In a press conference March 4 at the virtual Commodity Classic, National Association of Wheat Growers CEO Chandler Goule said the organization has been working with President Joe Biden’s administration since the election, and they expect legislation on climate, carbon sequestration and sustainability to be hot topics.

He said with the six different classes of wheat grown nationally, there will need to be flexibility in any bills.

“One size will not fit all for commodities, and definitely not all the wheat,” Goule said. “We’ve got some areas where we grow wheat in rotation with corn and soy, but the further west we move, wheat is the only thing you can grow. Planting a cover crop may compete with moisture that we need for the following year.”

He said any legislation needs to be “voluntary” and allow for flexibility depending on the operation. Goule also added it needs to acknowledge that many wheat growers are already taking on sustainability practices.

“It needs to recognize early adopters,” Goule said. “We need to make sure that actual growers are at the table during the development of this legislation.”

NAWG president Dave Milligan said there are new opportunities in this administration, with their primary focuses on support programs, growing markets and being a part of the climate discussion. Milligan said the organization is forming its own climate sustainability committee.

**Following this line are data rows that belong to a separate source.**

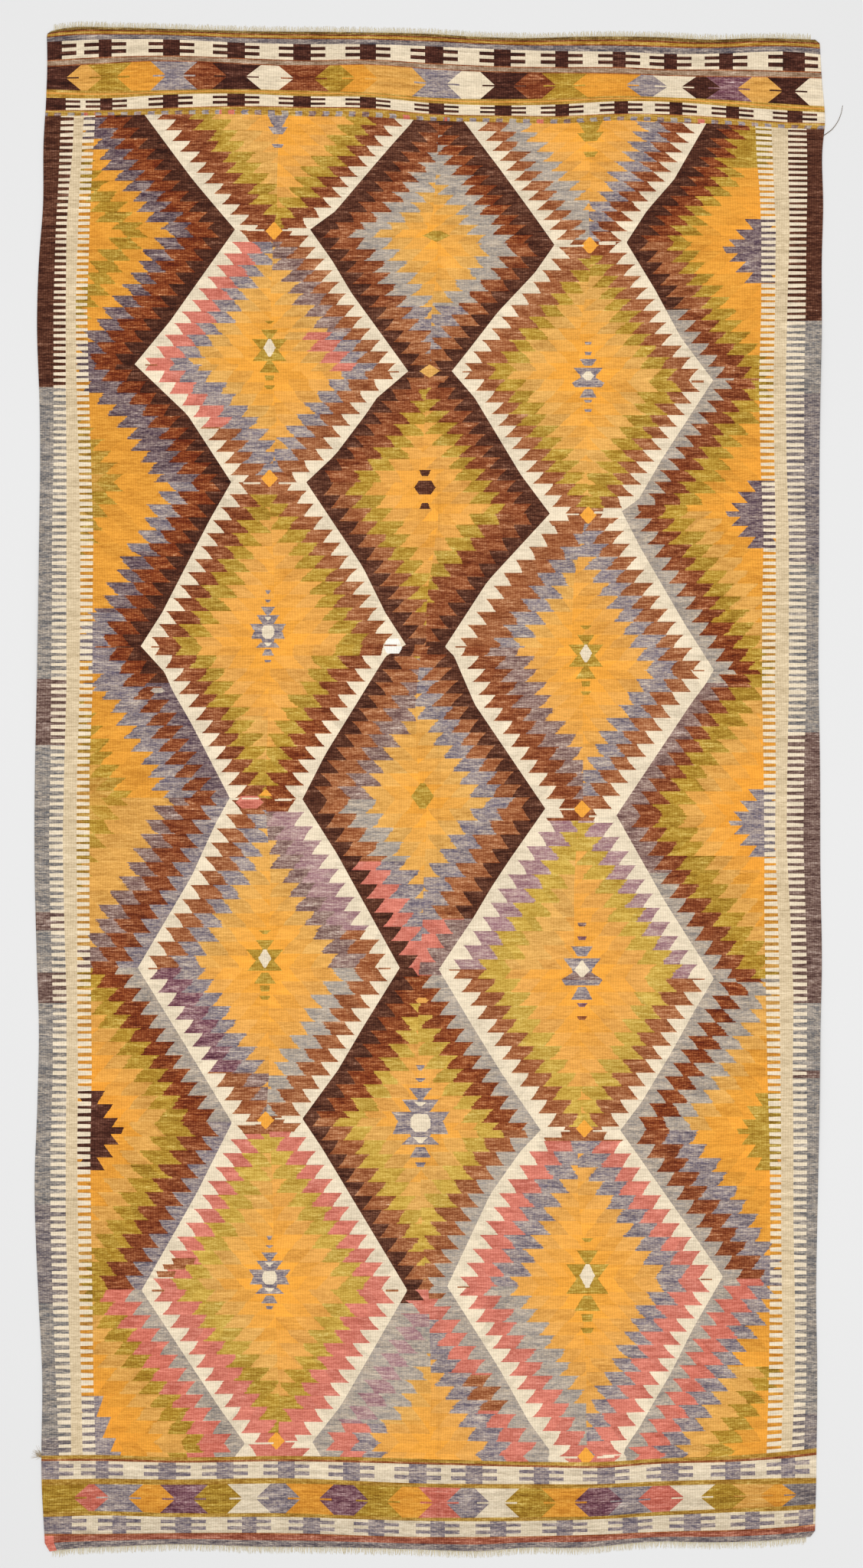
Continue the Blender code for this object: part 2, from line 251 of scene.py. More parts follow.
# The stepped rings of each flank. Each row: the v where it begins, and the rings from the zigzag inwards, each
# as its yarn's letter and the mean distance from the zigzag where it ends.
RINGS = {
    "L": (
        (0, "d30 h62 v94 M124 g158 M"), (300, "d26 h60 v87 M117 g147 M"), (476, "d22 h50 v92 M145 g"),
        (630, "d18 h52 b79 M145 g"), (720, "d22 h52 v79 M145 g"), (800, "d23 h50 b93 M132 g"),
        (893, "v24 r49 b106 M132 g"), (903, "v24 r49 b84 M132 g"), (1042, "b22 r57 m84 y140 g"),
        (1264, "l24 h57 g87 y"), (1465, "b20 r55 g89 y120 M"), (1685, "l21 k54 g82 y110 M"),
    ),
    "A left": (
        (0, "i24 r64 g95 y130 o"), (300, "i20 r99 y"), (316, "i20 k48 b72 y"), (476, "i18 k47 b82 y"),
        (558, "i18 n47 b82 o"), (630, "i18 n99 o"), (646, "i18 r48 g75 o"), (844, "i19 r47 g75 o"),
        (935, "i19 r47 g75 y105 o"), (1042, "i18 r99 o"), (1058, "i18 n45 b73 y"), (1264, "i20 p52 b77 o"),
        (1400, "i20 n52 m77 o"), (1466, "i20 n99 o"), (1481, "i20 k45 f75 y"), (1685, "i18 k54 f90 y"),
        (1780, "i18 k54 g90 y"), (1885, "i18 k99 o"),
    ),
    "A right": (
        (0, "i20 r50 g80 o"), (300, "i20 r99 y"), (316, "i20 n46 m74 y"), (434, "i20 n46 b68 k96 y"),
        (485, "i21 n53 b81 o"), (630, "i20 n99 o"), (646, "i20 n50 g77 o"), (842, "i20 r52 g84 o"),
        (940, "i20 h52 g84 o"), (1044, "i20 h99 o"), (1060, "i22 j58 m83 y"), (1215, "i20 n50 m80 y"),
        (1264, "i18 n50 l80 o"), (1461, "i18 n99 o"), (1478, "i22 k49 f80 o"), (1685, "i20 k58 f90 o"),
        (1780, "i20 k58 g90 o"), (1883, "i20 k99 o"),
    ),
    "B left": (
        (0, "d32 r64 l98 y"), (300, "d22 r56 l90 y"), (400, "d20 n55 b86 y"), (500, "d20 r57 g87 o"),
        (630, "d23 n51 g78 o"), (860, "d20 n52 m82 y"), (1044, "d20 n50 l82 y"), (1125, "d20 k50 b82 y"),
        (1274, "d24 h57 f84 o"), (1460, "d18 n48 f76 y"), (1684, "d18 k60 y"), (1702, "l22 k60 y"),
        (1716, "l24 j50 l80 y"), (1859, "l22 k54 b80 o"),
    ),
    "B right": (
        (0, "d32 h57 l92 y"), (318, "d24 r52 l84 y"), (400, "d22 n50 b82 y"), (500, "d26 r57 g82 o"),
        (671, "d22 r66 g96 o"), (862, "d22 n46 b75 y"), (1056, "d22 n55 b92 y"), (1200, "m24 k55 b92 y"),
        (1274, "l24 h58 f87 o"), (1476, "l20 n50 f80 y"), (1696, "l23 k54 b85 o"), (1795, "l23 n54 b85 o"),
        (1840, "l23 k54 b85 o"),
    ),
    "C left": (
        (0, "i20 n46 l78 o"), (320, "i20 n99 o"), (334, "i21 n56 g80 y"), (485, "i21 n48 g75 y"),
        (671, "i21 n99 y"), (687, "i24 n68 b98 y"), (846, "i22 r57 m92 o"), (1056, "i22 r99 o"),
        (1072, "i23 j55 f90 y130 o"), (1266, "i25 n53 f88 o"), (1476, "i25 n99 o"), (1490, "i23 k57 b90 o"),
        (1680, "i21 k53 l88 o"), (1896, "i21 k99 o"),
    ),
    "C right": (
        (0, "i20 r47 b77 o"), (317, "i20 r99 o"), (334, "i20 n48 g70 y"), (497, "i20 n45 g75 y"),
        (668, "i20 n99 y"), (684, "i23 n51 b80 o"), (875, "i25 n52 b82 o"), (1065, "i25 n99 o"),
        (1072, "i23 j46 f78 o"), (1278, "i18 n48 f78 o"), (1476, "i18 n99 o"), (1490, "i19 k47 b80 o"),
        (1670, "i17 k52 b78 o"), (1896, "i17 k99 o"),
    ),
    "R": (
        (0, "d28 h50 g112 M"), (216, "d26 h56 g81 M"), (317, "d22 n54 g79 M"), (405, "l19 r54 g82 M"),
        (497, "l20 r54 g85 M"), (668, "l23 r55 g83 y112 M"), (806, "l22 h52 g80 y110 M"),
        (892, "m22 r48 g80 y"),
        (1065, "m22 r50 g84 y"), (1140, "l20 r50 g84 y112 M"), (1278, "l23 h51 l80 y110 M"),
        (1476, "l22 r54 b90 M"), (1600, "l20 r54 b88 M"), (1670, "l18 k50 b78 M"),
        (1785, "l18 k50 b78 y112 g140 M"),
    ),
}
CREASE_LINE = 573.0  # u of the line along which the rug was folded, where a narrow band is darkened as painted shade of the crease, with a little soil
RING_SLOTS = 6  # yarns that a face can hold: five rings and the heart
FAR = 9999.0  # a distance that no point of the field reaches
HEART_TWIN = {"o": "z", "y": "z", "M": "z", "g": "y"}  # the yarn that a diamond's heart turns to inwards
HEART_STEP = 26  # chart units from one step of the heart to the next
DEEPER_FLANKS = {"L": 1.08, "R": 1.06}  # the power that deepens the colours of the outermost columns

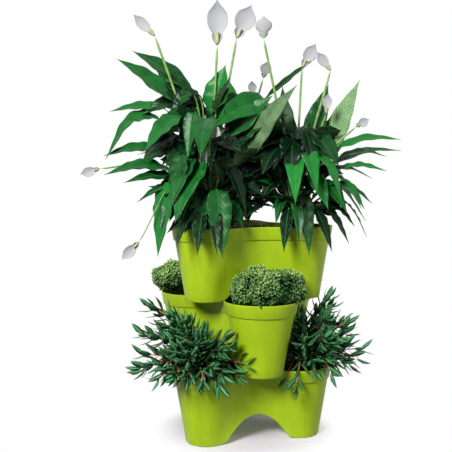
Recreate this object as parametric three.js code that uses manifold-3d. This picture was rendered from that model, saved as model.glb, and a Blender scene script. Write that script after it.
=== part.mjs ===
// Planter tower: three equal three-lobed pots stacked a sixth of a turn apart, each filled with
// compost and planted in every lobe. Peace lilies grow in the top pot, low stonecrop cushions in
// the middle one and leafy shrubs in the bottom one.
// Millimetres, +Z up, origin on the floor on the tower's axis, -Y towards the front middle lobe.
import * as THREE from "three";
import { mergeVertices } from "three/addons/utils/BufferGeometryUtils.js";
import Module from "manifold-3d";

const wasm = await Module();
wasm.setup();

// Pot
const potHeight = 158;
const lobeRadius = 77;
const lobeDistance = 116;
const footRadius = 44.5;
const footDistance = 123;
const webDistance = 98;
const webFootDistance = 92;
const potWall = 2.6;
const footEdge = 3;
const archHeight = 60;
const archHalfWidth = 75;

// Rim band
const bandHeight = 28;
const bandStep = 3;
const lipEdge = 1;

// Stacking: the foot has a groove that takes the rim of the pot below
const nestDepth = 3.5;
const seatGap = 0.3;
const grooveClearance = 0.8;

// Drain holes in each foot
const drainRadius = 4;
const drainSpacing = 26;

// Compost
const compostDrop = 14;

// Clearances and overruns
const fit = 0.3;
const leafClearance = 1.5;
const overrun = 5;

// Peace lily
const lilyDistance = 112;
const lilyHeight = 400;
const lilyReach = 240;
const lilyLeafWidth = 60;
const lilyLeafThickness = 1.6;
const petioleRadius = 2;
const lilyCrownRadius = 14;
const lilyCrownHeight = 22;

// Peace lily flower
const spatheLength = 84;
const spatheWidth = 46;
const spatheThickness = 1.6;
const spadixLength = 36;
const spadixRadius = 3.6;
const stalkRadius = 1.8;

// Stonecrop cushion
const cushionDistance = 146;
const cushionWidth = 186;
const cushionDepth = 130;
const cushionHeight = 96;
const cushionBump = 5;

// Shrub
const shrubDistance = 142;
const shootReach = 130;
const shootHeight = 122;
const shootRadius = 1.6;
const shrubLeafLength = 40;
const shrubLeafWidth = 13;
const shrubLeafThickness = 2;
const shrubCrownRadius = 16;
const shrubCrownHeight = 20;

// Counts
const lobeCount = 3;
const lobeSteps = 8;
const webSteps = 4;
const archSteps = 8;
const drainSides = 6;
const bladeSteps = 4;
const cushionRings = 7;
const cushionSides = 16;
const leafPairs = 2;

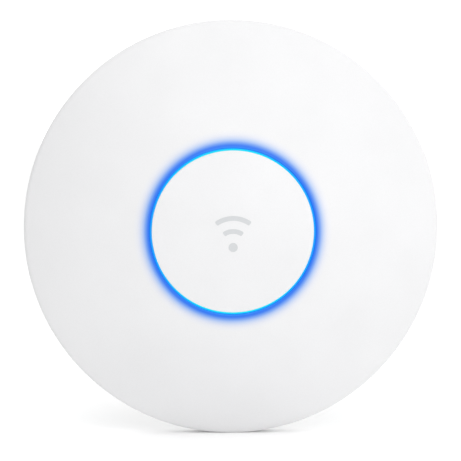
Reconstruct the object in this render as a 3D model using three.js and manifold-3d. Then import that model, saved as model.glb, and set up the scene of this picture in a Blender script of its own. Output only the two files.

“The sole purpose is to look at the climate issue and sustainability, which we feel there’s quite a connection between the two,” Milligan said. “That will be a priority for the committee. They won’t have any other duties, so it will be able to spend the time it needs in that issue.”

The next farm bill, set to be addressed in 2023, was also discussed. Goule said they are starting prep work for the bill, largely based around conversations and education with Congress.

“While there are members of the Senate and House ag committees who have served there, three of them are new to being chair or ranking members,” Goule said. “Getting to know them and getting them up to speed on issues … has been a major outreach program for us.”

He said the new makeup of the House and Senate ag committees has caused a “shift” in what their top interests may be, which adds to the need for education.

“We need to explain the importance of crop insurance and why we need the government there to help us with that risk management tool,” Goule said. “It’s important to keep ARC and PLC, being able to pick between those two, and good working and retirement land, voluntary conservation programs, along with credit and other issues.”

He said at the next Commodity Classic, NAWG will put its priorities for the farm bill in order and start lobbying to get its voice in the legislation.

Goule said he hopes to see additional progress on infrastructure, the China trade deal moving from Phase 1 to Phase 2, and is hoping to see the WTO “back up and running.”